Au cours de la nuit du 21 au 22 avril, la 1ère division d'infanterie coloniale descend du front. C'est la division préférée de Mangin, celle qu'il lance le plus volontiers à l'assaut parce qu'il sait qu'elle ira jusqu'au bout. Mais cette fois-ci, au Chemin des Dames, il s'est passé quelque chose. Les hommes reviennent d'un enfer tel qu'ils n'en avaient jamais connu. Dans les camions qui les emmènent vers leurs cantonnements, ils se laissent aller à leur indignation. Ils crient : « Vive la paix ! », traitent leurs officiers de « bouchers ».
Ce ne sont encore que des symptômes alarmants. Le 29, il va y avoir plus grave. Le 2e bataillon du 18e R.I. est sans doute celui qui a le plus souffert dans la folle offensive. Il s'est brisé contre les mitrailleuses allemandes, a vécu un véritable cauchemar dans le no man's land, a perdu 400 hommes sur 600. Les hommes qui reviennent dans leur cantonnement ne sont plus que des épaves.
Au cours des jours suivants, le bataillon est complété avec des hommes venus des dépôts. Mais il n'est pas solide pour autant et il apprend qu'il va être transféré en Alsace, dans le secteur le plus calme du front. Ce sera un repos bien gagné !
Hélas ! Le 29 avril, les hommes du 2e bataillon apprennent qu'ils doivent se préparer pour remonter en ligne dans le secteur même où ils ont tant saigné. D'un coup, c'est la tempête. Les hommes se répandent dans les cantonnements en hurlant : « A bas la guerre ! »
C'est une véritable mutinerie. Les officiers sont pris au dépourvu. Ils savent qu'un tel acte ne peut rester impuni, qu'il leur faut trouver des coupables et les sanctionner sur-le-champ. Mais comment les trouver ? Dans la nuit, les gendarmes mènent leur enquête. Ils finissent par arrêter une douzaine d'hommes. Un peu au hasard.

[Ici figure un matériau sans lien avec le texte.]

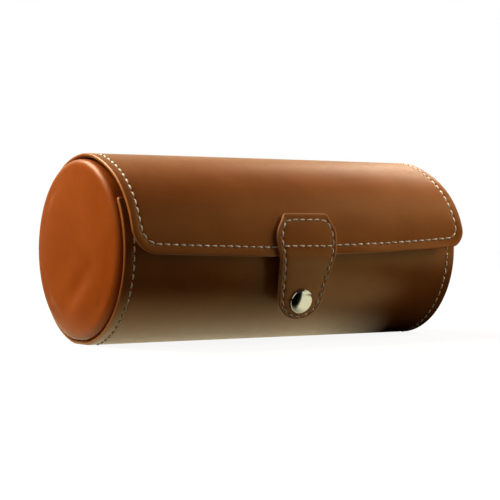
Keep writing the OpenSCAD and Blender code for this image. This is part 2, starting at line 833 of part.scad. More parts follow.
shell_leather();
shell_board();
shell_lining();
shell_stitching();
end_cap_left_leather();
end_cap_left_foam();
end_cap_left_board();
end_cap_left_lining();
end_cap_right_leather();
end_cap_right_foam();
end_cap_right_board();
end_cap_right_lining();
divider_left();
divider_left_board();
divider_right();
divider_right_board();
snap_stud();
snap_post();
hinge_leather();
hinge_lining();
lid_leather();
lid_board();
lid_lining();
lid_stitching();
strap_anchor();
strap_anchor_backing();
strap_anchor_stitching();
strap_tongue();
strap_tongue_backing();
strap_tongue_stitching();
snap_cap();
snap_socket();
snap_spring();
pillow_cover(-1);  // pillow_left_cover
pillow_core(-1);  // pillow_left_core
pillow_ends(-1);  // pillow_left_ends
pillow_cover(0);  // pillow_centre_cover
pillow_core(0);  // pillow_centre_core
pillow_ends(0);  // pillow_centre_ends
pillow_cover(1);  // pillow_right_cover
pillow_core(1);  // pillow_right_core
pillow_ends(1);  // pillow_right_ends
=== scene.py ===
import math

import bmesh
import bpy
import numpy as np
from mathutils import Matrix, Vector


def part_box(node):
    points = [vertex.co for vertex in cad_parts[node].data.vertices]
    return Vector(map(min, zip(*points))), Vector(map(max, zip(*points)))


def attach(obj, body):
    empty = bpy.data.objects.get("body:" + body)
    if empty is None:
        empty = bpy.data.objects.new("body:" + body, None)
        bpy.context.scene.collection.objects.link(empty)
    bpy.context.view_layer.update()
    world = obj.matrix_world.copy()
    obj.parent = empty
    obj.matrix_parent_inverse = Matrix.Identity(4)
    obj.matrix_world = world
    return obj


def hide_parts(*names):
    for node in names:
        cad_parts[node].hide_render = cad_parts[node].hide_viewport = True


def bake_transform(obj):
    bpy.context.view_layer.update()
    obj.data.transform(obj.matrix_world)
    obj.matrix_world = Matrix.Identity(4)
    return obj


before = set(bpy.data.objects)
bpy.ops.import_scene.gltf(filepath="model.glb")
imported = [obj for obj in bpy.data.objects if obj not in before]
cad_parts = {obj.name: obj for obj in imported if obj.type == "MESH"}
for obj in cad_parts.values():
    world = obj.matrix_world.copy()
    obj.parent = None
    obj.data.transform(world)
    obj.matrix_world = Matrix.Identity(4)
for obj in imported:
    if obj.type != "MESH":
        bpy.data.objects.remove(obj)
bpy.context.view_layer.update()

MM = 0.001
scene = bpy.context.scene

# ---- sizes taken from the frame ----

shell_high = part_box("shell_leather")[1]
TUBE_HALF = shell_high.x / MM
TUBE_R = shell_high.y / MM
LID_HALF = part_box("lid_leather")[1].x / MM
BASE_DROP = 0.5                      # the resting flat cuts this far into the round outline
AXIS_Z = TUBE_R - BASE_DROP

# ---- other sizes ----

SHELL_HIDE, SHELL_WALL, SHELL_LINED = 0.9, 1.9, 2.3  # depths of hide, board and lining
LID_HIDE, LID_WALL, LID_LINED = 0.8, 1.7, 2.1
TURN_IN = 7.0                        # hide folded over the board's edges
HINGE_ANGLE, HINGE_HALF = 40.0, 3.2  # line up the back in degrees, and bare hide beside it
LIP_ANGLE = 147.0                    # front lip of the shell
LIP_CORNER_R = 1.4
FLAP_R, FLAP_Y, FLAP_Z = 50.5, -3.11174, -2.42732  # the lid's front arc and its centre
FLAP_CORNERS = 13.0, 9.5             # left and right
LEFT_FLARE, RIGHT_FLARE = 1.7, 3.5   # how far the lid's ends stand off the tube
PITCH = 4.4                          # from one stitch to the next on shell and lid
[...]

Réuni dans les heures qui suivent, le Conseil de guerre condamneceux qui lui paraissent les moins coupables à la déportation en Guinée française. Les plus coupables — ils sont cinq — sont condamnés à mort.
Le 12 juin, quatre des condamnés sont conduits au poteau d'exécution. Ce sont les soldats Didier, Garrel, Laplacette et le caporal Moulia. Les trois premiers sont abattus selon les règles. Le tour du caporal Moulia arrive. Entre deux gendarmes, il se dirige vers le sinistre poteau taché par le sang de ses camarades. C'est alors que tombe un obus providentiel. Les deux gendarmes sont tués sur le coup. Commotionné, le caporal Moulia se retrouve à quatre pattes. Il se sauve sans demander son reste. On ne le retrouvera jamais. De sourdes rumeurs laisseront penser, vingt ans plus tard, qu'il a trouvé refuge en Amérique du Sud.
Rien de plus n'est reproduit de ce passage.